On Monday, Jordan and I met two of the four new volunteers who had apparently arrived that weekend. The trauma room became very crowded so we all split up to spread things out. I followed Kishe on ward rounds taking temperatures, blood pressure, pulse rates, wrote out prescriptions, and changed dressings.

One of the patients was a quadriplegic and had a wound about 10 inches in diameter on his lower back and buttocks from lying in his own fecal matter. The wound was so deep you could see and touch his spinal cord. The doctors said there was nothing we could do at this point seeing as it was impossible to keep to wound clean for more than two hours. They shrugged and said he would be dead by the end of the week. He died two days later.
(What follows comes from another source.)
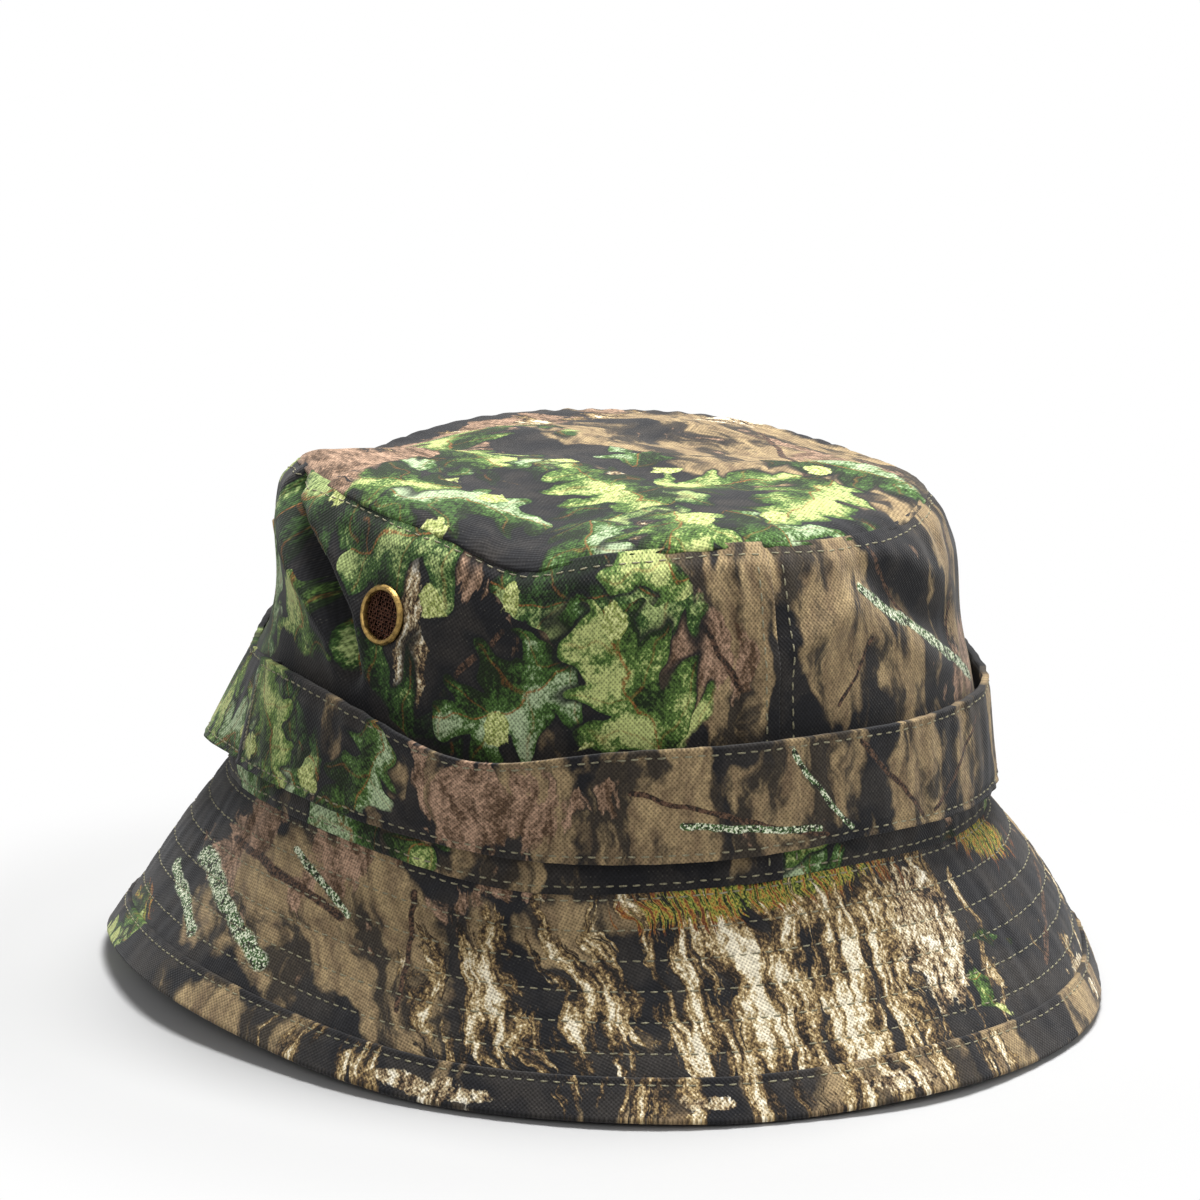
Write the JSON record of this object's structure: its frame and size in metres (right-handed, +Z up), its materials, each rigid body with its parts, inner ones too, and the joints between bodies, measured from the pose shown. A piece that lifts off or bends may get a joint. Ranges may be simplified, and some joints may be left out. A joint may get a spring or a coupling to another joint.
{
  "type": "boonie hat",
  "caption": "Soft cotton field hat with a wide quilted brim, oval crown, screened side vents and a sewn foliage band.",
  "frame": {"origin": "middle of the brim's outline, on the surface that the hat stands on", "axes": "+Z up out of the crown, front seam towards -Y, wearer's left towards +X"},
  "size_m": [0.232, 0.272, 0.1268],
  "materials": {
    "crown_cloth": "matte",
    "brim_cloth": "matte",
    "band_cloth": "matte",
    "interlining": "matte",
    "lining_tape": "matte",
    "label_cloth": "matte",
    "thread": "matte",
    "brass": "satin",
    "brass_mesh": "satin"
  },
  "bodies": {
    "root": {"crown_side_right": "crown_cloth", "crown_side_left": "crown_cloth", "crown_tip": "crown_cloth", "brim_upper": "brim_cloth", "brim_lower": "brim_cloth", "brim_binding": "brim_cloth", "foliage_band_front": "band_cloth", "foliage_band_rear": "band_cloth", "brim_interlining": "interlining", "tip_seam_tape": "lining_tape", "sweatband": "lining_tape", "care_label": "label_cloth", "tip_topstitching": "thread", "lap_seam_stitching": "thread", "crown_base_stitching": "thread", "sweatband_stitching": "thread", "care_label_stitching": "thread", "foliage_band_stitching": "thread", "foliage_band_tacks": "thread", "brim_quilting": "thread", "brim_binding_stitching": "thread", "vent_eyelets": "brass", "vent_washers": "brass", "vent_screens": "brass_mesh"}
  },
  "joints": []
}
Friday night, Jordan and I went to the doctors’ house to cook them homemade macaroni and cheese. However, on the way over I lost my wallet on the daladala. Of course, it was only after I cancelled my card and filed a police report that I got a call that someone had found it. Everything was there except 25,000 TSH and then an extra 15,000 TSH that Philipo gave to the person who turned it in. It’s been over a month now that I’ve gone without a card and I just found out that they didn’t even send the new card to Africa…it’s sitting useless at my address in America.

The following day, Junior told convinced us to go with him to Rombo, a very rural town at the base of Kilimanjaro, for “an exciting day that [would] be lots of fun.” The day did not go that way at all. To start off, Jordan didn’t go so I was left to have the exciting adventure without my partner in crime. Next, I spent an hour and a half waiting at the bus station trying to ignore all the conductors trying to convince me to go on their bus while street hustlers were grabbing my arm trying to get me to follow them to their store or to buy their peanuts and cigarettes.

When we finally got to Rombo, an hour and forty-five minutes later, and arrived at Juniors home via pikipiki, he told me what we really were going to be doing all day: moving water from one well on his property to another well across town.

After spending a half hour trying to get the truck to start we drove over to the other property to get the barrels. The guy who had the keys to the storage room with the barrels wasn’t there of course so we found a ladder, climbed up to the roof, slipped in between the rafters and the top of the walls and handed the barrels over that way.

We took turns driving the beaten up truck, which took some getting used to seeing as it was a manual with the driver side set on the right side.

It was then back to the first property to first fill up each barrel by using a smaller bucket and a rope to draw water from the well before lugging the barrel to the bed of the truck and driving back to the second property to empty the barrels.

We did this all day.

If it wasn’t for his sweet, little grandma who made a delicious Chagga meal and put me in a better, I probably would have murdered him right then and there and buried him somewhere in the corn field.

By the time we had finished, we had missed the last bus back to Moshi. We ended up grabbing a ride with some random couple who happen to be heading to town and had an obsession with the song “Natural Mystic” by Bob Marley. The song was on repeat the entire hour and forty-five minute ride home. It was right around the thirteenth time we were hearing the song that I was glad I didn’t have any sharp objects with me, or blunt for that matter because I’m sure things wouldn’t have ended nicely for that man and I would have ended up in a Tanzanian jail cell.

When we finally got out of the car it was into a tightly packed daladala and then a trek through muddy roads back home where I couldn’t have been more excited to pass out, sleep in and wake up to a brand new day.